Beside the trail was one of the fifteen Grains of Sand stones by Robert Tannen which line the various trails. Farther along were stones crossing the creek, forming A Place Where They Cried by Pat Musick and Jerry Carr to commemorate the Trail of Tears, part of which flowed about two miles north of the museum site. I then backtracked to the North Lawn Trail, which is a wide grassy trail delineated by concrete curbs. I had seen couples and families spread out to relax and picnic on the expansive north lawn earlier when I passed above it on the Rock Ledge Trail.
That trail led to the most disappointing artwork of the day, Lowell’s Ocean by Mark di Suvero. Roberta Smith admired this 20-foot-tall 26,000 pound monstrosity when it was installed in New York. I wish it had stayed there, as I find such huge abstract steel jumbles an ugly blot on the landscape compared to the weird elegance of something like Paine’s dendroids.
I descended to the courtyard level and briefly toured the gift shop before heading to the car, passing more pretty flowers. I’d hiked 4.5 miles around the grounds of the museum and look forward to returning later this year to view the art collection inside.
My New Camera Has Significant Drawbacks
It was a fun day and my camera gave me some nice shots. But its automatic mode tends to overexpose photos and I had to resort to significant post processing at times.

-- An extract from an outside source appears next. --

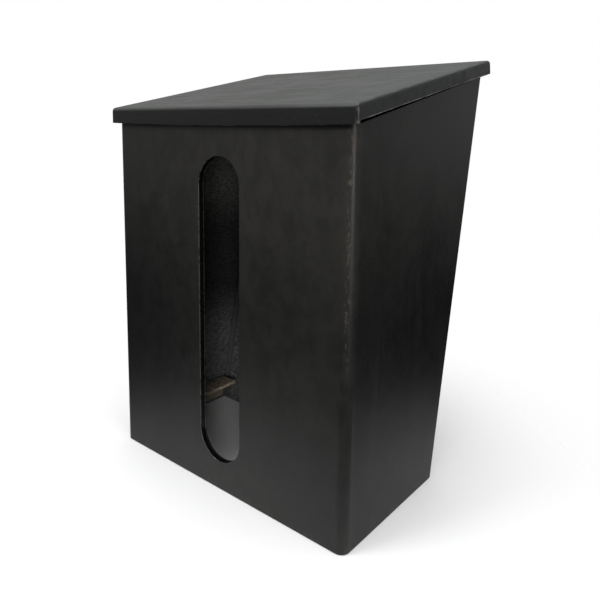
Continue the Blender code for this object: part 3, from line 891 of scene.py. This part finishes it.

Compared to my previous Panasonic Lumix camera it has worse battery life, inferior panoramic stitching assistance, and the GPS is far worse, often failing to geotag photos with no discernible pattern or reason for that failure.
The camera’s body design has ergonomic and design errors, such as a power button which is too difficult to press, being buried in a slight hollow. And the battery and memory card compartment lid wraps around the tripod screw mount, forcing me to remove my GorillaPod’s quick release clip every time I need to remove or insert either the battery or the memory card.
These shortcomings are quite disappointing, but the camera does take nice shots overall. I’ll play around with the exposure settings and see if other owners are reporting GPS problems. Perhaps I just have a defective unit.